Alla luce della fisica odierna questa irriducibilità dell'elettromagnetismo alla meccanica risulta comprensibile per due ragioni: l'una è dovuta all'incompatibilità della meccanica newtoniana con l'invarianza delle equazioni di Maxwell per trasformazioni galileiane; e sarà la teoria della relatività speciale di Einstein a correggere la meccanica per risolvere questo problema. L'altra ragione è legata alla diversa natura della materia rispetto alla radiazione. E questo, alla luce della meccanica quantistica, è legato all'irriducibilità del comportamento delle particelle che veicolano la materia («fermioni») con il loro carattere di impenetrabilità (legato al principio di esclusione di Pauli), e delle particelle che veicolano il campo elettromagnetico (i fotoni, che sono «bosoni») che non godono di tale impenetrabilità. La fine del meccanicismo non significava, però la fine immediata del riduzionismo. La fisica classica, all'inizio del XX secolo, disponeva di due sintesi parallele e coesistenti: quella newtoniana per la meccanica — che si estendeva anche alla termodinamica, attraverso la meccanica statistica — e quella maxwelliana per l'elettromagnetismo, che furono rese compatibili con la correzione einsteiniana della meccanica. Nel Novecento la meccanica e l'elettrodinamica quantistica riformularono radicalmente tutta la fisica, rendendola adeguata all'indagine dell'atomo e del microcosmo in genere, ma continuarono a legittimare il metodo riduzionista. Solo a partire della seconda metà del secolo, con la graduale ripresa degli studi di meccanica non lineare iniziati da Poincaré e poi abbandonati per diversi decenni, il riduzionismo è stato fortemente messo in crisi ed è iniziata contemporaneamente, un po' in tutte le scienze, quell'indagine che va sotto il nome di studio della complessità.

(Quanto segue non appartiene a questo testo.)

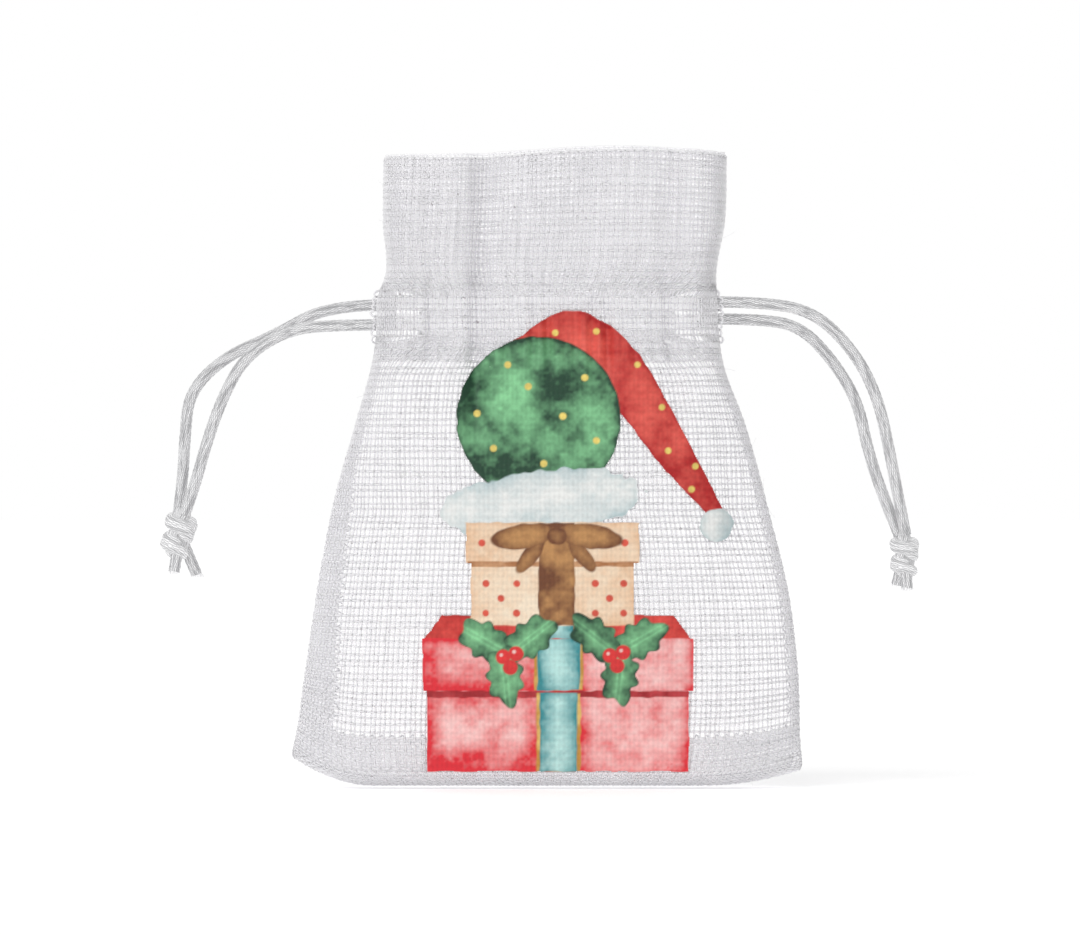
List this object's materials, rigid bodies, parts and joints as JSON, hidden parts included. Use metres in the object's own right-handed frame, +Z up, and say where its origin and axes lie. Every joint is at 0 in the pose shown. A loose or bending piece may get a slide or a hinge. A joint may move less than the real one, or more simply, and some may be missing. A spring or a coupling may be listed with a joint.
{
  "type": "drawcord gift sack",
  "caption": "Small open-weave cloth gift sack with a doubled header, a stitched casing, two knotted satin drawcords and a printed front.",
  "frame": {"origin": "middle of the flattened bottom that the sack stands on", "axes": "+Z up to the mouth, the printed front faces -Y, +X to the right seen from the front"},
  "size_m": [0.1183, 0.0282, 0.1],
  "materials": {
    "cloth": "white open plain-weave linen-look cloth",
    "cord": "white satin cord with a soft sheen",
    "thread": "white sewing thread",
    "print": "thin watercolour-style transfer film in red, green, cream and teal"
  },
  "bodies": {
    "sack": {"front_panel": "cloth", "back_panel": "cloth", "front_facing": "cloth", "back_facing": "cloth", "bottom_allowance": "cloth", "left_allowance": "cloth", "right_allowance": "cloth", "lower_casing_stitches_front": "thread", "upper_casing_stitches_front": "thread", "lower_casing_stitches_back": "thread", "upper_casing_stitches_back": "thread", "left_side_stitches": "thread", "right_side_stitches": "thread", "bottom_stitches": "thread", "left_overlock": "thread", "right_overlock": "thread", "bottom_overlock": "thread", "printed_motif": "print"},
    "left_drawcord": {"left_cord_in_casing": "cord", "left_cord_front_strand": "cord", "left_cord_back_strand": "cord", "left_knot": "cord", "left_front_tail": "cord", "left_back_tail": "cord"},
    "right_drawcord": {"right_cord_in_casing": "cord", "right_cord_front_strand": "cord", "right_cord_back_strand": "cord", "right_knot": "cord", "right_front_tail": "cord", "right_back_tail": "cord"}
  },
  "joints": [
    {"name": "left_drawcord_slide", "type": "slide", "parent": "sack", "child": "left_drawcord", "axis": [1, 0, 0], "range_m": [0, 0.004]},
    {"name": "right_drawcord_slide", "type": "slide", "parent": "sack", "child": "right_drawcord", "axis": [-1, 0, 0], "range_m": [0, 0.004]}
  ]
}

3. Riduzionismo e matematica. Dal punto di vista matematico il riduzionismo sembrerebbe intrinsecamente legato all'utilizzo del calcolo differenziale e del calcolo integrale: questi due strumenti, infatti sono riduzionistici nella loro stessa metodologia. Il calcolo differenziale è, per sua natura, un calcolo "locale". Esso definisce le sue grandezze e opera con quantità infinitesime che variano nell'intorno di un punto, prescindendo da ciò che succede al di fuori di tale intorno. Dunque prende in esame una parte infinitesima di un tutto. Dal punto di vista geometrico ciò significa che approssima, localmente, una curva con la sua tangente, una superficie con il piano tangente, ecc. L'operazione di integrazione di un'equazione differenziale chiama in causa il calcolo integrale: quest'ultimo consiste nell'effettuare, con un processo al limite, la "somma" di infiniti elementi infinitesimi (integrale). In questo modo tale calcolo ricostruisce il tutto sulla base di infinite informazioni di carattere locale, come somma di parti. Dal punto di vista geometrico ciò significa la ricostruzione di una curva mediante la conoscenza delle tangenti in ogni suo punto. Probabilmente lo studio della complessità richiede di esaminare anche proprietà del "tutto" che non sono ricostruibili in questo modo, cioè proprietà "globali" che non sono deducibili da informazioni di carattere "locale". Ma questo è un problema ancora del tutto aperto.